■ Raw records:
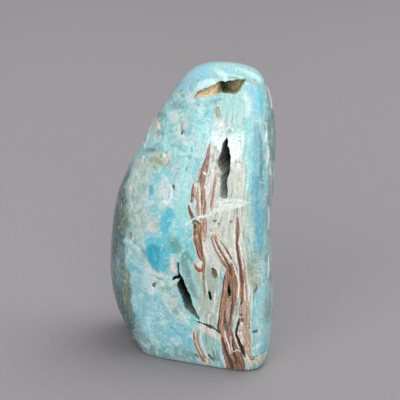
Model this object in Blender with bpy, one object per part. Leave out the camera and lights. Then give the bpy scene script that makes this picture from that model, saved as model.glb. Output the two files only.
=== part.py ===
"""Blue aragonite freeform: one free-standing piece of banded stone, ground to a leaning teardrop,
polished all over and sawn flat underneath, with the natural hollows and pits left open.

Metres, +Z up. The base lies on z = 0 and the middle of the stone's box is at x = 0, y = 0. The
broad face that holds the hollows looks along -Y, turned a little to -X.
"""

from collections import namedtuple
from math import atan2, cos, pi, radians, sin

import bmesh
import bpy
from mathutils import Vector, noise
from mathutils.bvhtree import BVHTree

MM = 0.001
UP = Vector((0.0, 0.0, 1.0))

# Outer form, in millimetres from the upright axis that the stone was drawn on: each section's
# height, then the two sides and the front and back of the box that holds it
Section = namedtuple("Section", "z left right front back")
SECTIONS = (
    Section(0.0, -19.2, 23.8, -16.2, 16.4),
    Section(0.9, -21.0, 25.2, -17.6, 18.2),
    Section(6.0, -23.9, 27.0, -18.8, 20.0),
    Section(20.0, -29.2, 28.4, -19.6, 21.0),
    Section(38.0, -29.6, 27.4, -19.0, 20.5),
    Section(55.0, -26.5, 27.2, -17.0, 19.0),
    Section(72.0, -19.2, 28.4, -14.0, 17.0),
    Section(86.0, -11.6, 28.2, -11.0, 14.5),
    Section(97.0, -4.6, 25.6, -8.0, 11.0),
    Section(102.8, 1.6, 21.4, -4.8, 7.5),
    Section(105.0, 11.0, 11.0, 1.0, 1.0),
)
HEIGHT = SECTIONS[-1].z
# The left side is round and the right side nearly square; the foot is squarer all round
ROUND_LEFT = 2.5
SQUARE_RIGHT = 3.6
SQUARE_FOOT = 2.6
FOOT_HEIGHT = 25.0
# How far the broad face swings back for each millimetre to the left, at the foot and at the top
SWING_FOOT = -0.40
SWING_TOP = -0.25
SWING_CENTRE = 4.0
# Slow waves that hand grinding leaves, as a share of the section's half width
WAVE_SHARE = 0.022
WAVE_LENGTH = 24.0

FACETS_AROUND = 76
RINGS_UP = 46
RINGS_UNDER = 2

# A hollow is drawn square on to the stone from one side: 0 is the front, 90 the right side, 180 the
# back. It follows a line of stations: millimetres to the right of the axis, up, and wide. The
# heading gives how far it runs to the right and up for each millimetre in, and the walls how wide
# it is, against its mouth, from the skin down to the floor.
Station = namedtuple("Station", "across up width")
Hollow = namedtuple("Hollow", "name side stations depth heading walls")
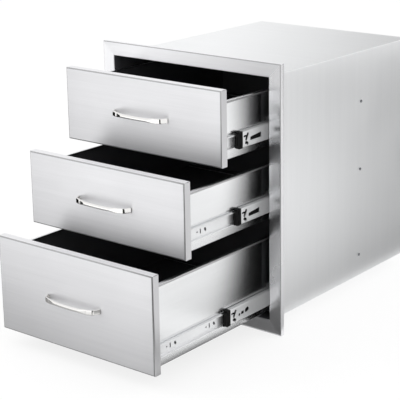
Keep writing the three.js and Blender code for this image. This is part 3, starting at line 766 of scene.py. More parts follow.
class DRAWERUNIT_OT_cabinet(bpy.types.Operator):
    """Cabinet wrap, floor and back, steel outside and inside a dark coat that is painted shade"""

    bl_idname = "drawer_unit.cabinet"
    bl_label = "Cabinet"

    def execute(self, context):
        s = context.scene.drawer_unit_sheet
        middle = s.sheet / 2
        inside, around, deep = finish("black_enamel", ALONG_Y), steel("around"), steel("deep")
        place = ("cabinet", "body_steel")

        low, high = edges("cabinet_wrap")
        side, top = high[0] - middle, high[2] - middle
        corners = [(-side, low[2]), (-side, top), (side, top), (side, low[2])]
        outline = sheet_outline(corners, [s.wrap_bend] * 2, s.sheet, s.fold_steps)
        skin = run(outline, low[1], high[1], "Y")
        reach = high[0] + OVERRUN
        holes = []
        for name in DRAWERS:
            ring = round_outline(centre(f"{name}_side_rivet_right")[1:], RIVET_HOLE)
            holes.append(prism(ring, -reach, reach, "X"))
        finishes = [around, inside, around]
        dress("cabinet_wrap_sheet", "cabinet_wrap", skin, finishes, *place, holes)

        low, high = edges("cabinet_floor")
        side, floor = high[0] - middle, low[2] + middle
        corners = [(-side, high[2]), (-side, floor), (side, floor), (side, high[2])]
        outline = sheet_outline(corners, [s.floor_bend] * 2, s.sheet, s.fold_steps)
        skin = run(outline, low[1], high[1], "Y")
        lip, flange = edges("face_frame")[1][1] + SEAT_GAP, edges("cabinet_back")[0][1] - SEAT_GAP
        reach, upper = high + OVERRUN, low[2] + s.sheet
        front = box((-reach[0], low[1] - OVERRUN, upper), (reach[0], lip, reach[2]))
        rear = box((-reach[0], flange, upper), reach)
        finishes = [inside, deep, deep]
        dress("cabinet_floor_sheet", "cabinet_floor", skin, finishes, *place, [front, rear])

        skin = pan("cabinet_back", -1, s.back_bend, s)
        finishes = [deep, deep, steel("upright"), inside]
        dress("cabinet_back_sheet", "cabinet_back", skin, finishes, *place)
        return {"FINISHED"}


# Half the length of the slit along a front's open corner seam, and the share of the fold's radius
# over which the fold is dull and darker, a painted shade line
SEAM_REACH = 0.003
DULL_SHADE_SHARE = 0.55


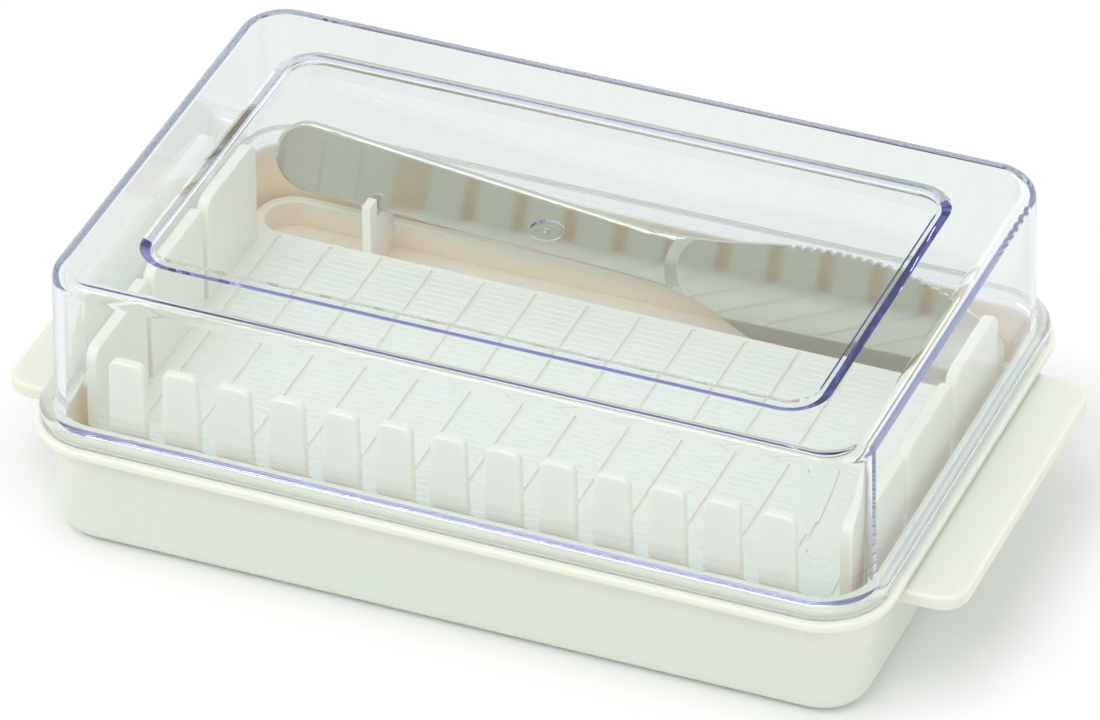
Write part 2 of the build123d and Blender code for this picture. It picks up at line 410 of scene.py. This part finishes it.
@dataclass(frozen=True)
class IvoryPlastic:
    """Ivory moulding plastic that lets a little light in, with a painted warm glow in its gaps in place of
    bounced light.
    """

    name: str
    gap: PaintedGlowZone
    pale: Colour = (0.75, 0.79, 0.715)
    deep: Colour = (0.72, 0.76, 0.685)
    # Colour of the painted warm glow, painted in for light bounced in the gaps.
    painted_glow_colour: Colour = (0.96, 0.82, 0.65)
    roughness: tuple[float, float] = (0.30, 0.42)
    mottle_scale: float = 22.0
    wave_scale: float = 420.0
    bump_height: float = 0.00002
    bump_strength: float = 0.35
    refraction: float = 1.49
    glow: float = 0.8
    glow_depth: float = 0.003
    glow_radius: Colour = (1.0, 0.6, 0.35)

    def build(self, effects: Effects) -> bpy.types.Material:
        """Make the material.

        Args:
            effects: The shared shader node groups.

        Returns:
            The finished material.
        """
        material, sheet = new_material(self.name)
        surface = effects.variation.place(sheet, self.mottle_scale, self.wave_scale)
        bump = sheet.add("ShaderNodeBump", {"Height": surface.outputs["Wave"], "Distance": self.bump_height,
                                            "Strength": self.bump_strength})
        ivory = sheet.blend(surface.outputs["Mottle"], self.pale, self.deep)
        # Base Color carries the painted warm glow of the gaps over the mottled ivory.
        plastic = sheet.add("ShaderNodeBsdfPrincipled", {
            "Base Color": sheet.blend(self._painted_glow(sheet, effects), ivory, self.painted_glow_colour),
            "Roughness": sheet.span(surface.outputs["Mottle"], *self.roughness),
            "Normal": bump.outputs["Normal"],
            "IOR": self.refraction,
            "Subsurface Weight": self.glow,
            "Subsurface Scale": self.glow_depth,
            "Subsurface Radius": self.glow_radius,
        })
        sheet.add("ShaderNodeOutputMaterial", {"Surface": plastic.outputs["BSDF"]})
        return material

    def _painted_glow(self, sheet: ShaderSheet, effects: Effects) -> bpy.types.NodeSocket:
        """Place the mask of the painted warm glow, in the hollows and on the walls of the gap.

        Args:
            sheet: The material's node tree.
            effects: The shared shader node groups.

        Returns:
            The painted glow's socket, 0 for ivory and 1 for the full painted warm glow.
        """
        # Painted warm glow: deep in the piece's hollows, and in a band up its walls on one side of the
        # outline.
        gap = self.gap
        painted_hollow_glow = effects.depth.place(sheet, gap.dark_height, gap.light_height, gap.reach).outputs["Depth"]
        low = effects.depth.place(sheet, gap.wall_full, gap.wall_end, gap.reach).outputs["Low"]
        under = effects.depth.place(sheet, gap.wall_foot, gap.wall_start, gap.reach).outputs["Low"]
        painted_wall_glow = sheet.math("MULTIPLY", sheet.math("SUBTRACT", low, under), gap.wall_share)
        half_length, half_depth, corner = gap.outline
        distance = effects.outline.place(sheet, half_length - corner, half_depth - corner)
        test = "LESS_THAN" if gap.side is Side.INSIDE else "GREATER_THAN"
        return sheet.math("MAXIMUM", painted_hollow_glow, sheet.math("MULTIPLY", sheet.math(test, distance, corner), painted_wall_glow))


@dataclass(frozen=True)
class PolishedSteel:
    """Mirror-polished stainless steel with faint rolling marks along the knife."""

    name: str = "polished_steel"
    pale: Colour = (0.57, 0.58, 0.50)
    deep: Colour = (0.51, 0.52, 0.45)
    roughness: tuple[float, float] = (0.035, 0.08)
    mottle_scale: float = 30.0
    wave_scale: float = 900.0
    streak: float = 0.08
    bump_height: float = 0.000005
    bump_strength: float = 0.5

    def build(self, effects: Effects) -> bpy.types.Material:
        """Make the material.

        Args:
            effects: The shared shader node groups.

        Returns:
            The finished material.
        """
        material, sheet = new_material(self.name)
        surface = effects.variation.place(sheet, self.mottle_scale, self.wave_scale, self.streak)
        bump = sheet.add("ShaderNodeBump", {"Height": surface.outputs["Mottle"], "Distance": self.bump_height,
                                            "Strength": self.bump_strength})
        steel = sheet.add("ShaderNodeBsdfPrincipled", {
            "Base Color": sheet.blend(surface.outputs["Wave"], self.pale, self.deep),
            "Metallic": 1.0,
            "Roughness": sheet.span(surface.outputs["Wave"], *self.roughness),
            "Normal": bump.outputs["Normal"],
        })
        sheet.add("ShaderNodeOutputMaterial", {"Surface": steel.outputs["BSDF"]})
        return material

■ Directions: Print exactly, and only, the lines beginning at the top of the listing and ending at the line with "polished all over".

■ Answer in full:
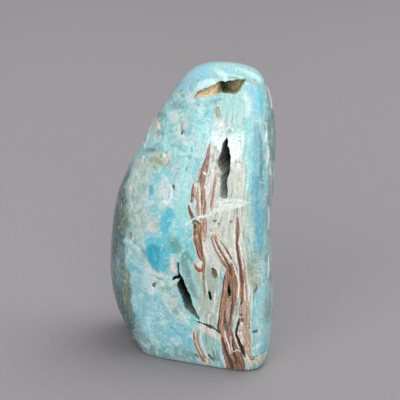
Model this object in Blender with bpy, one object per part. Leave out the camera and lights. Then give the bpy scene script that makes this picture from that model, saved as model.glb. Output the two files only.
=== part.py ===
"""Blue aragonite freeform: one free-standing piece of banded stone, ground to a leaning teardrop,
polished all over and sawn flat underneath, with the natural hollows and pits left open.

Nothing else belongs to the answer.